Bringing out the best in all students

Maggie wrote for Teachers Matter about what she learned from neuro linguistic programming and how this can have an impact in the classroom.

In early 1991 I attended a course about NLP and it fundamentally changed the way I taught and the way I thought. Technically NLP stands for neuro linguistic programming but its creators, Richard Bandler and John Grinder, in the mid 1970s referred to NLP as “an attitude and a methodology that leaves behind a trail of techniques”. Essentially the creators of NLP undertook detailed observation of people who were excellent in their field, especially those who were able to facilitate positive changes in other people’s behaviour. By studying these experts Bandler and Grinder were able to work out the ‘how’ and then teach others to do the same.

“NLP is the modelling of excellence to find patterns of excellence so that these patterns of excellence can be duplicated.” — Gary De Rodriguez

To be honest, I was blown away by what I learnt as it opened my eyes to things I had never considered and it helped me understand so much about the art of teaching. It was the first time I’d learnt about how important the unconscious mind is in our lives, especially in the classroom – and how to create moments of connection, reflection and suggestion that make things happen on a profound level.

OK by now if you haven’t already turned the page, many of you will be tiring of the lack of ‘specifics’ in this article so far. That’s a perfect example of poor rapport – the unconscious mind likes specifics, direction and an intention. This is why at the beginning of a lesson – teachers usually give this sense of direction.

“Today we will be continuing the work from yesterday for the first half of the lesson and then we will do a mini test on the key concepts of the topic.”

NLP would suggest that if you have a lesson plan on the white board, the unconscious will already get the student started on some level to get the task done. So instead of waiting until everyone is present, settled and listening – valuable moments of class time – the lesson has started.

One of the mind-blowing concepts for me was the speed of unconscious processing that NLP unveiled for me and that I have further pursued in my readings.

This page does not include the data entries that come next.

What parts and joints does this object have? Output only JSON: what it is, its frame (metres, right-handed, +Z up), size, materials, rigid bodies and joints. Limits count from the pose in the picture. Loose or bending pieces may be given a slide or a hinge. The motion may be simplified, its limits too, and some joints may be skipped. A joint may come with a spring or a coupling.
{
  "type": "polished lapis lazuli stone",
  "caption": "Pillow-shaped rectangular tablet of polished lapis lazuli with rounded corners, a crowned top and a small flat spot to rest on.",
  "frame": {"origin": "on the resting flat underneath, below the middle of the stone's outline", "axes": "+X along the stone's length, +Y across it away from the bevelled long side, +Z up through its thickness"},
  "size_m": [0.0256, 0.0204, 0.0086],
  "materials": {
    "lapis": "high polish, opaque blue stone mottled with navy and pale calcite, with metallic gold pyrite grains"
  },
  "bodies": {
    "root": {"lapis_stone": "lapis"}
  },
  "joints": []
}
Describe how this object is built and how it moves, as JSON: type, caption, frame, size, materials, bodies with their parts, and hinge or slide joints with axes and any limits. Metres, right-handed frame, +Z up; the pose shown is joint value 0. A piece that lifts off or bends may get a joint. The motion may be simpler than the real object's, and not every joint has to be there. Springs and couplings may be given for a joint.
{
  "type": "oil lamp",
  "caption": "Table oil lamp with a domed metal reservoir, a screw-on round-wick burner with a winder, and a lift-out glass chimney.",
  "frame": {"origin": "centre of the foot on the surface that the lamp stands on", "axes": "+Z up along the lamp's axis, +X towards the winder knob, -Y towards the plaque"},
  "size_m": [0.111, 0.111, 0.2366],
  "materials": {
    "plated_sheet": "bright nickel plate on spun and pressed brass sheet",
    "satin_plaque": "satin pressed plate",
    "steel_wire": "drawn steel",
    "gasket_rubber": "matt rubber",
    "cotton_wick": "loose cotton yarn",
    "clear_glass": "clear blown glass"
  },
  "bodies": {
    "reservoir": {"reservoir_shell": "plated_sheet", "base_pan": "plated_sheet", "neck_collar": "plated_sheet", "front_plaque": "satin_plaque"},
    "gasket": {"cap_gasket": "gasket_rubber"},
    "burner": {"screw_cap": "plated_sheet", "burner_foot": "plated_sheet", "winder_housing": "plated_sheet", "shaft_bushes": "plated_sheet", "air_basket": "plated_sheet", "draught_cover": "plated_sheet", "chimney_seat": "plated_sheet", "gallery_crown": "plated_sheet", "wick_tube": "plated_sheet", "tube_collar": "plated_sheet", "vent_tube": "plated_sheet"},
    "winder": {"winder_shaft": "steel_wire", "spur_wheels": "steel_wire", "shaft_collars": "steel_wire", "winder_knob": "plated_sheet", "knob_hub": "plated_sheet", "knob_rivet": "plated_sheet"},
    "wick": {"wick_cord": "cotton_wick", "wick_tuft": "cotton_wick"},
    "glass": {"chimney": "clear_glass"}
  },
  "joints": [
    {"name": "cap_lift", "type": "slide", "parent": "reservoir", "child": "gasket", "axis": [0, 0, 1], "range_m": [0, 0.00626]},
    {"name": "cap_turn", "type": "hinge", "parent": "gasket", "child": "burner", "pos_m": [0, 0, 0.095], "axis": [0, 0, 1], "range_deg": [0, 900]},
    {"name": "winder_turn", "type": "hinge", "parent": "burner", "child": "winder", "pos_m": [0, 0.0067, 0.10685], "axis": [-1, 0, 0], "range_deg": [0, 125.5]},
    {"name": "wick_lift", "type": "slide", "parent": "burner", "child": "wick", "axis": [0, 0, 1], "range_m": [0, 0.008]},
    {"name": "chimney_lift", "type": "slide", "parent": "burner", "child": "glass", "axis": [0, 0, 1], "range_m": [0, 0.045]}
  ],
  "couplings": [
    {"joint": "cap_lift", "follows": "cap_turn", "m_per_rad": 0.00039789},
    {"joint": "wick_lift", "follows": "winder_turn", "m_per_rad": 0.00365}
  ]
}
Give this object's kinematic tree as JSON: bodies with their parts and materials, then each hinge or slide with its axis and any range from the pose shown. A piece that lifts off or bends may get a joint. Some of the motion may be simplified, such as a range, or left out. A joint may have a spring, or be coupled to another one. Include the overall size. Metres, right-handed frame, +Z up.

Conscious vs unconscious processing:

  • Eye –10 millions bits per sec/40 (conscious processing)
  • Ear –100,000 bits per sec/30
  • Skin – 100,000 bits per sec/5
  • Smell – 100,000 bits per sec/1
  • Taste – 1,000 bits per sec/1

This is why we have visual cues around rooms that help remind students of preferred behaviour, periodic tables or in early years’ classes letters and numbers. The students’ unconscious mind is constantly taking in visual stimuli WITHOUT the students being aware.

How often have you assumed that everyone in the class has understood your directions to a task? If you know that every person filters the stimuli that they receive through their brain and their central nervous system, as well as through their past experiences, most of which are deep in the unconscious mind,you will wonder at how we communicate at all. There has been a lot written about learning styles VAK – visual, auditory and kinaesthetic – however there’s very little written in an education context about the power of language around non-literal language and unintended blockers to success.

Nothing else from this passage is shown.